Though he was eventually caught and passed by round winner and 2010/11 season runner-up Logan Childs, Sceats remained in touch until the chequered flag came out, crossing the finish line in second place and beating the main bunch - which consisted of Class C winner Grant Aitken in a Ford Focus, round runner-up Kevin Varney in a Subaru WRX and 2010/11 series champion Grant Liston driving a Mitsubishi Evo 9 - by almost 11 seconds.
With fourth place finishes in the other two races Sceats and the Audi Dealer Network/Mondiale-backed S3 Sportback ended the weekend - and the 2010/11 season - third in class and fourth overall; quite some achievement for a car and driver alike, and one which Audi of New Zealand General Manager Dane Fisher says everyone involved in the locally conceived, developed and managed, International Motorsport-run project should be proud of.
"We're a small team but we're a good team and everyone involved is involved for the right reasons."
"Motorsport is an absolutely integral part of Audi's DNA but up until now we haven't really been able to showcase it here in New Zealand.

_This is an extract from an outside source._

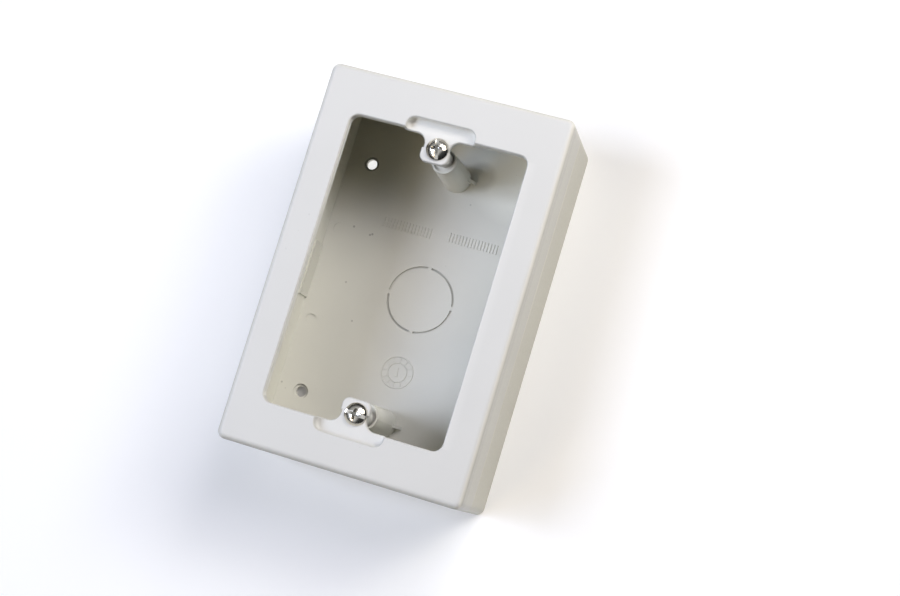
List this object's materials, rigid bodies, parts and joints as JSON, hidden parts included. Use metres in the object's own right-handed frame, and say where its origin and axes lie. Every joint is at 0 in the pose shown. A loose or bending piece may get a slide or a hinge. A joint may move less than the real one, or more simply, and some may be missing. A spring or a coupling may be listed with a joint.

The Production Racing category has enabled us to do that and the beauty of it is that all the cars are different, and all have their strengths and their weaknesses."
By choosing to race-prepare a standard production road car Fisher admits that it was always going to be a journey into the unknown, particularly in the S3 Sportback's debut season. But that, he says, was also part of the attraction.
"The S3 Sportback is a car you can buy and use everyday, not a limited edition race-prepared model, so the technology we are showcasing on the track - the quattro all-wheel-drive system, the S tronic double clutch gearbox and features like launch control - is the very same technology which makes an Audi such an involving and rewarding car to drive on the road."
Having won the 2009/10 New Zealand Production Racing Championship title, the car's driver, Simon Sceats, did not take the decision to join the Audi team lightly.
But like Fisher, he says the prospect of taking a car off the showroom floor and turning it into a race winner was too good to resist.
"That, at the end of the day, was it and I certainly have enjoyed the challenge of developing the car through the season. We've had our ups and downs but through it all the car has been 100% reliable and to regularly beat cars which are fully developed and have been running in the series for four or five years now is definitely quite an achievement, particularly with the calibre of the drivers and teams involved. "
Motor racing can, of course, be a cruel mistress, but as Dane Fisher says, there are valuable lessons in it for everyone.
"We're a small, family-owned company primarily competing against large national sales companies, yet for the past four years we've been number one in the luxury car sector. We've got a great product, obviously, but we've also got a great team, a team which brings an incredible amount of passion, agility and flexibility to everything we do.
"It's that approach which we've brought to the New Zealand Production Racing Championship and that approach that has helped us, if you like, punch well above our weight on the track."
Fisher also has a message for race fans keen to see more of the sleek, silver S3 Sportback.
"As far as we are concerned the journey has only just begun. We're very happy with the progress we have made so far but in terms of our overall goal for the project the job has yet to be done!"